A reforma tributária está cheia de fio solto, na opinião da
economista Zeina Latif. Como apresentar um projeto é muito complexo técnica e
politicamente, o governo vai soltando ideias esparsas, como a de que “vamos
fazer a CPMF ou algo que o valha”. O economista Bráulio Borges concorda que o
novo imposto falado pelo ministro Paulo Guedes é uma CPMF que não quer dizer
seu nome. Ele acha que é preciso “trazer todos os elementos da reforma ao mesmo
tempo”.
Entrevistei Zeina, da XP, e Braulio, da LCA e da FGV, para
um balanço de fim deste 2019. Ela acha que este foi um ano curioso pelas
mudanças de humor, ao longo dos meses:
— Começou, de uma forma geral, com uma expectativa muito
grande em relação ao crescimento do PIB, consenso de mercado era de 2,5% de
alta, muitas casas falavam em 3% e 3,5%, e que haveria uma agenda ambiciosa de
reformas e muitas privatizações. Ainda no primeiro semestre as expectativas
foram se adequando à dura realidade. Isso gerou um certo pessimismo, mas no
segundo semestre a gente viu a economia ganhando tração.
De balanço bom do ano, segundo Zeina Latif, tem as surpresas
positivas com a inflação, o efeito no mercado de crédito do longo ciclo de
redução dos juros iniciado por Ilan Goldfajn:
— O que a gente percebeu foi que aos poucos esse ciclo foi
avançando, as empresas foram melhorando seus indicadores e o crédito está
fluindo. Está havendo uma recuperação da demanda e do consumo das famílias, e o
investimento está voltando aos poucos.
Bráulio destaca que a sensação de bem-estar da sociedade é
muito fraca ainda. Ele chama de “pífia” a recuperação:
— Este foi o terceiro ano de frustração grande em relação ao
que se esperava. No começo de cada ano, as projeções eram de 2% a 2,5%, até 3%,
mas não foi o que aconteceu. No final, ficou no 1,2%. Como em 2019. É uma
sequência de frustrações. Mas estou mais otimista para 2020 porque a construção
civil, que foi o grande patinho feio, caiu quase 30% nesta crise, finalmente
está em recuperação. A liberação do FGTS vai explicar parte do crescimento do ano.

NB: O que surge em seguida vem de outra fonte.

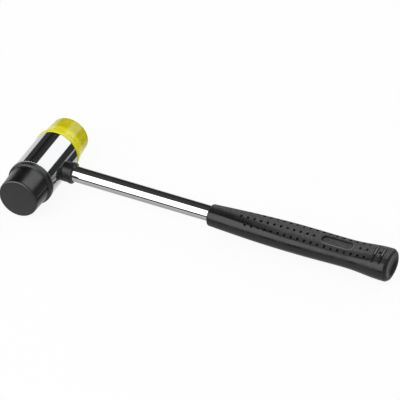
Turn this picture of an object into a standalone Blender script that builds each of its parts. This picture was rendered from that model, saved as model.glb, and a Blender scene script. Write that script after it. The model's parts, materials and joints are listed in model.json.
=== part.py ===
"""Two-faced mallet with screw-in tips, lying on its side. Run it in Blender 4.5.

The tool's own frame: X runs along the handle from the head's axis to the butt, Y along the head
from the rubber tip to the plastic tip, and Z is up. All sizes are in metres. At the end the whole
tool is tilted about Y and lifted, so that it lies on z = 0 on the rims of its tips and on its butt.
"""

import math

import bmesh
import bpy
import numpy as np
from mathutils import Matrix

# Clearance between pieces that touch on the real tool.
FIT_GAP = 0.0003

# Steel head, with a tapped hole in each end and a socket for the handle in its side.
HEAD_DIAMETER = 0.035
HEAD_LENGTH = 0.0401
HANDLE_OFF_CENTRE = 0.0018
HEAD_EDGE_CHAMFER = 0.0005
TAPPED_HOLE_DEPTH = 0.0106
COUNTERSINK = 0.0008
SOCKET_DEPTH = 0.0235
SOCKET_END_ROOM = 0.001

# Threaded studs, moulded into the tips by their heads.
THREAD_DIAMETER = 0.010
THREAD_REACH = 0.0092
STUD_HEAD_DIAMETER = 0.018
STUD_HEAD_THICKNESS = 0.004
STUD_HEAD_FROM_SEAT = 0.0065
STUD_END_CHAMFER = 0.001
STUD_HEAD_CHAMFER = 0.0006

# Tips: a flange that seats on the head, a drawn-in body and a flat striking face.
FLANGE_DIAMETER = 0.0358
FLANGE_EDGE = 0.0007
RUBBER_FLANGE_THICKNESS = 0.0042
RUBBER_NECK_DIAMETER = 0.0325
RUBBER_FACE_DIAMETER = 0.0313
RUBBER_TIP_LENGTH = 0.0243
RUBBER_TAPER_POWER = 1.0
RUBBER_FACE_EDGE = 0.0015
RUBBER_STEP_FILLET = 0.0008
PLASTIC_FLANGE_THICKNESS = 0.0034
PLASTIC_NECK_DIAMETER = 0.0343
PLASTIC_FACE_DIAMETER = 0.0303
PLASTIC_TIP_LENGTH = 0.0234
PLASTIC_TAPER_POWER = 1.5
PLASTIC_FACE_EDGE = 0.0014
PLASTIC_STEP_FILLET = 0.0005

# Handle tube, and the collar where it enters the head.
TUBE_DIAMETER = 0.0122
TUBE_WALL = 0.0012
TUBE_END_CHAMFER = 0.0003
COLLAR_DIAMETER = 0.0156
COLLAR_STANDS_OUT = 0.0069
COLLAR_EDGE = 0.0009
COLLAR_LIP = 0.0004
COLLAR_LIP_LENGTH = 0.0022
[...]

Braulio acha que 2020 será diferente pela soma de vários
fatores. A ociosidade está muito alta, o desemprego, também, e o país pode se
recuperar sem pressão inflacionária. A utilização de capacidade da indústria
está em 75%. Esse será o ponto de partida, com uma taxa de inflação baixa e os
estímulos da política econômica como a liberação do FGTS:
— Dá para ter certeza maior agora de um crescimento de 2% a
2,5% no ano que vem. Mas não dá para sustentar esse ritmo por cinco ou dez anos
sem fazer reformas estruturais.
Os dois economistas acham que mesmo com o PIB crescendo o
desemprego permanecerá alto. Bráulio fala em desemprego estrutural de 9%. Zeina
Latif fala em 10,5%. Do ponto de vista social, taxas tão altas por tanto tempo
são um grave problema. Zeina alerta que é preciso acelerar o crescimento:
— Não podemos crescer tão pouco. Vale lembrar que 60% da
população vivem com até um salário mínimo. Precisamos acelerar o crescimento. A
indústria crescendo tão pouco já é uma dica. Há capacidade ociosa, mas tem
muita máquina defasada, velha. São empresas médias, com máquinas
desatualizadas, segurando nas costas o custo Brasil. E isso está se refletindo
na piora da balança comercial. Então não tem jeito, ou a gente acelera e é
ambicioso no avanço das reformas estruturais ou vamos ter uma decepção virando
a esquina.
Bráulio chama a reforma tributária de “a mãe de todas as
reformas”, e o governo esta semana diz que fará apenas sugestões para uma
comissão mista do Congresso.
— Falta uma proposta mais objetiva, mais clara de mostrar
impactos e não simplesmente lançar ideias no ar, como disse a Zeina. Este tema
nos acompanha há 20 anos. Há muitos assuntos complexos nos vários impostos. Mas
é importante trazer todos esses elementos. Não pode haver uma redução de carga
tributária, mas se o sistema for menos complicado já trará um enorme ganho. E é
preciso discutir uma realocação de carga tributária, que gera resistência dos
setores.
Como disse Zeina, as pontas soltas são porque o governo fala
sobre uma parte de cada vez, quando deveria falar de como quer reformar toda a
complexa estrutura de impostos do país. “Colocar num Power Point é fácil”, diz
ela. O difícil é enfrentar a complexidade técnica e política de uma reforma
tributária. E essa o governo ficou devendo em 2019.